··· MATERIAL PROVIDED ···
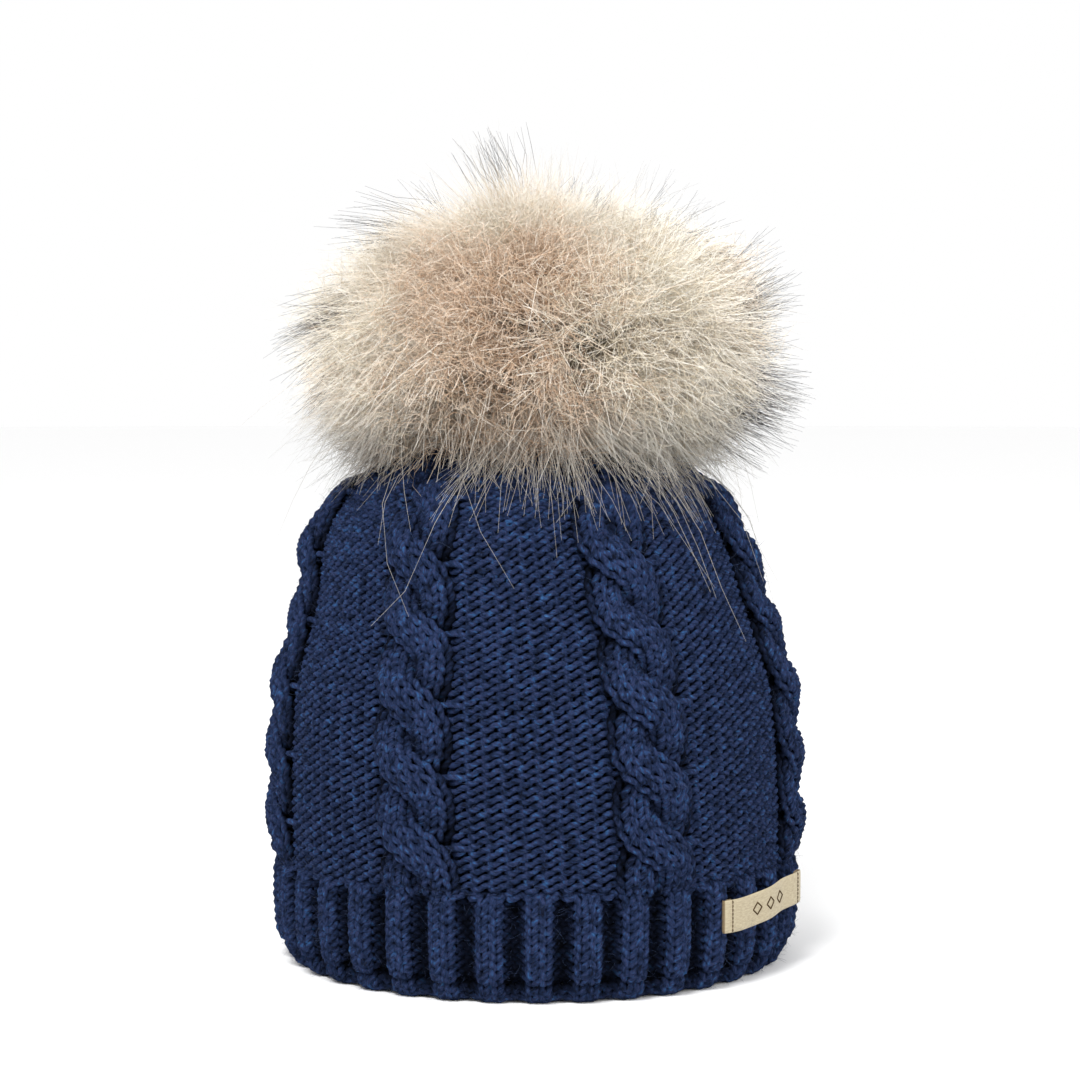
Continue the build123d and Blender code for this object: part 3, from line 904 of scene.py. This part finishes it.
···
··· MATERIAL PROVIDED ···
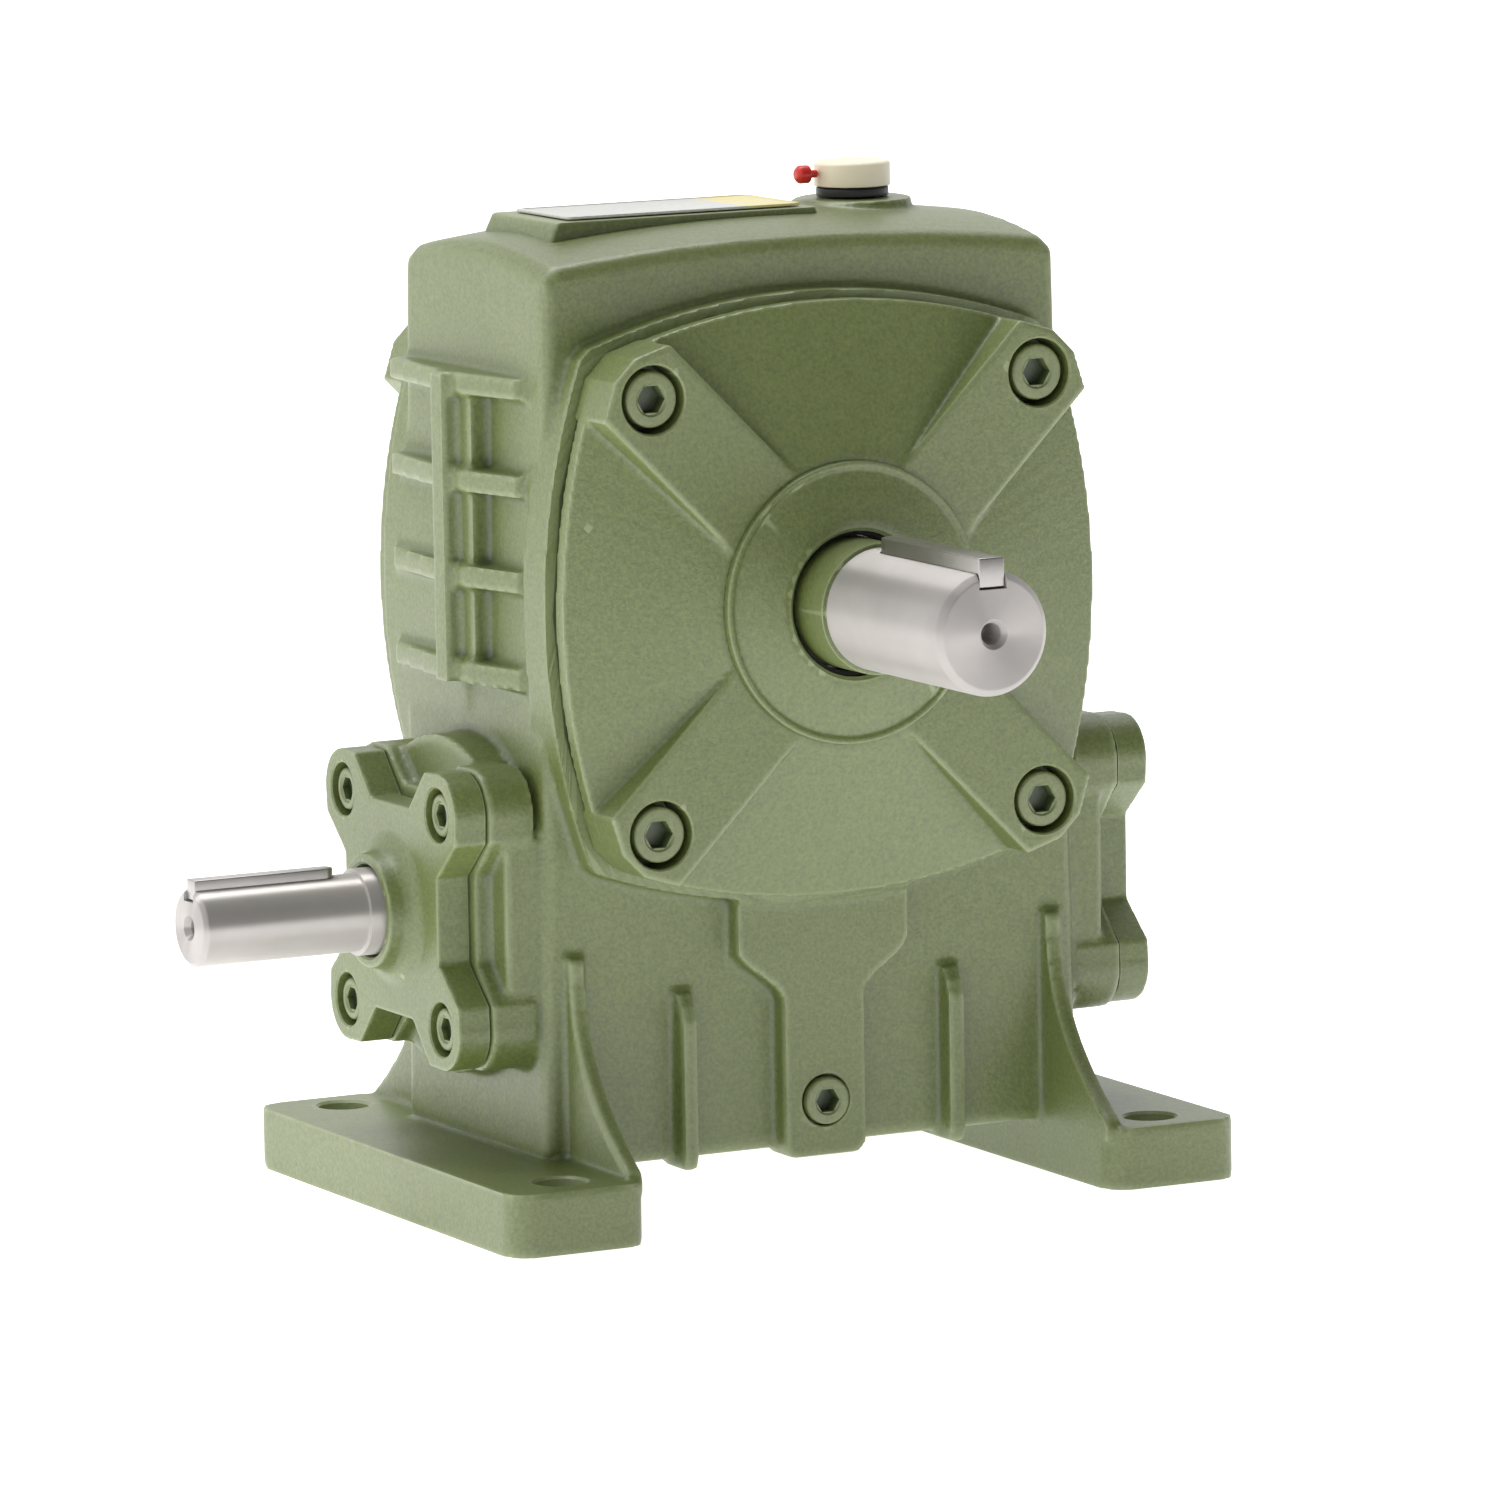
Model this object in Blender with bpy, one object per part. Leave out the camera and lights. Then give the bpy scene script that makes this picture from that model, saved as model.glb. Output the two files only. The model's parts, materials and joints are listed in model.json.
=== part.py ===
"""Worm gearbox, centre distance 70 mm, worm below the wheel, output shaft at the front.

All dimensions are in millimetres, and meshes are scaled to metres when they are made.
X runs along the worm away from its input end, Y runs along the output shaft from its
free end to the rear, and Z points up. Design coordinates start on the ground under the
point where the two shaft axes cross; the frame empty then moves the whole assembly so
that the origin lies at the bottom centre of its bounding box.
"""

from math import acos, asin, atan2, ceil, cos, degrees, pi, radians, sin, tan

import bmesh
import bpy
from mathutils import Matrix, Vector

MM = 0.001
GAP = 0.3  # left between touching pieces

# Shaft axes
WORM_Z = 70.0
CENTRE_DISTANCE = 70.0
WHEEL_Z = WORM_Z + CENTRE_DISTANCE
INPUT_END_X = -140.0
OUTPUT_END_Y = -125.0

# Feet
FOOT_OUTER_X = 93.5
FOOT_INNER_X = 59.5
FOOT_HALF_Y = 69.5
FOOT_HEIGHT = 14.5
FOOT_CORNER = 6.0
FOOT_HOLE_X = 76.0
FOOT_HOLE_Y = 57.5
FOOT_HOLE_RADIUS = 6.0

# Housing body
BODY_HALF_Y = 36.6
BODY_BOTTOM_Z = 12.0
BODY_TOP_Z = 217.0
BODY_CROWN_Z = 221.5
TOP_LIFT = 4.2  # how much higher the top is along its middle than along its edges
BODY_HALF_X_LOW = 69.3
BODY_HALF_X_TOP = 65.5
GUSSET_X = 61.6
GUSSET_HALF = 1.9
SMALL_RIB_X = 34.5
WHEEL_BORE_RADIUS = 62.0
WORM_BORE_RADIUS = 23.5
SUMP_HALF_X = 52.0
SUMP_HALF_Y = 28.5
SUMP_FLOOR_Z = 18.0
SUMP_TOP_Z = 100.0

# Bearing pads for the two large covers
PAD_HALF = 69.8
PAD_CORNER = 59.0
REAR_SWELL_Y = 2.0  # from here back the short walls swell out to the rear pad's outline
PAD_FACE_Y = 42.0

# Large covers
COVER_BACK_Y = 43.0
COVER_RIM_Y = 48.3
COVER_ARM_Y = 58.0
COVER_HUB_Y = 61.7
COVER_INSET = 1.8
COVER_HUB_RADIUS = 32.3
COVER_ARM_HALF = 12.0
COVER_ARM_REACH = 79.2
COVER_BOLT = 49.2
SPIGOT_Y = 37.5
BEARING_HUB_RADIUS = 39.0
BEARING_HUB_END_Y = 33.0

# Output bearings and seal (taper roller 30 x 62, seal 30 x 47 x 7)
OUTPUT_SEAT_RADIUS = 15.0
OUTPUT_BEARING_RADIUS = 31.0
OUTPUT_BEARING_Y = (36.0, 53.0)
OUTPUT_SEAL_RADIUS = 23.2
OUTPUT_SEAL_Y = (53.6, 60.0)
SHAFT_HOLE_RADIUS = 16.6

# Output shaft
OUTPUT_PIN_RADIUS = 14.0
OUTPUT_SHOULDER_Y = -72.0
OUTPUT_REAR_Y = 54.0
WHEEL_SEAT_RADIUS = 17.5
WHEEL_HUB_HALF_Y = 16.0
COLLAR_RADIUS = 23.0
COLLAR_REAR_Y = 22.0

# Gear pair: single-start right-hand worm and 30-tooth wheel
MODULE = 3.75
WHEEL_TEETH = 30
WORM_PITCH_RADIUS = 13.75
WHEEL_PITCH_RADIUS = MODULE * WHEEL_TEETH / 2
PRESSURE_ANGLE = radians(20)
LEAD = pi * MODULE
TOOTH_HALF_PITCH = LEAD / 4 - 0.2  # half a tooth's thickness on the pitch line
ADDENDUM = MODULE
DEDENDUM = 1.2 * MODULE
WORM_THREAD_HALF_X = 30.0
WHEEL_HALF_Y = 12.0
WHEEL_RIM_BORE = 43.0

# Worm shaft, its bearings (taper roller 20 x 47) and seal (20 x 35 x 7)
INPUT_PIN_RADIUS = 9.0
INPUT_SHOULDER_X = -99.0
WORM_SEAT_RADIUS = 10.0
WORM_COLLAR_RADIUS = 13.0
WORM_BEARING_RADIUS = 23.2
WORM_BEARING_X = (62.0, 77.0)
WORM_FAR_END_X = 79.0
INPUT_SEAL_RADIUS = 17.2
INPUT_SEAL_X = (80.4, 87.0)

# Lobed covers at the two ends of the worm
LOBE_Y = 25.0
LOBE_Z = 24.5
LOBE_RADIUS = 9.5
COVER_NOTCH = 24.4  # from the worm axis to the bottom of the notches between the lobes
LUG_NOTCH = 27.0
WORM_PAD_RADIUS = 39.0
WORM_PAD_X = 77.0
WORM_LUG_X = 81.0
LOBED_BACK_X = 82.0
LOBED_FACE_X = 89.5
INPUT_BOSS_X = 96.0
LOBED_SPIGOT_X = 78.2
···
▶ **GOAL**
Select and copy every line of the material that holds the string "from".

▶ **TASK RESULT**
Continue the build123d and Blender code for this object: part 3, from line 904 of scene.py. This part finishes it.
Model this object in Blender with bpy, one object per part. Leave out the camera and lights. Then give the bpy scene script that makes this picture from that model, saved as model.glb. Output the two files only. The model's parts, materials and joints are listed in model.json.
X runs along the worm away from its input end, Y runs along the output shaft from its
from math import acos, asin, atan2, ceil, cos, degrees, pi, radians, sin, tan
from mathutils import Matrix, Vector
REAR_SWELL_Y = 2.0  # from here back the short walls swell out to the rear pad's outline
COVER_NOTCH = 24.4  # from the worm axis to the bottom of the notches between the lobes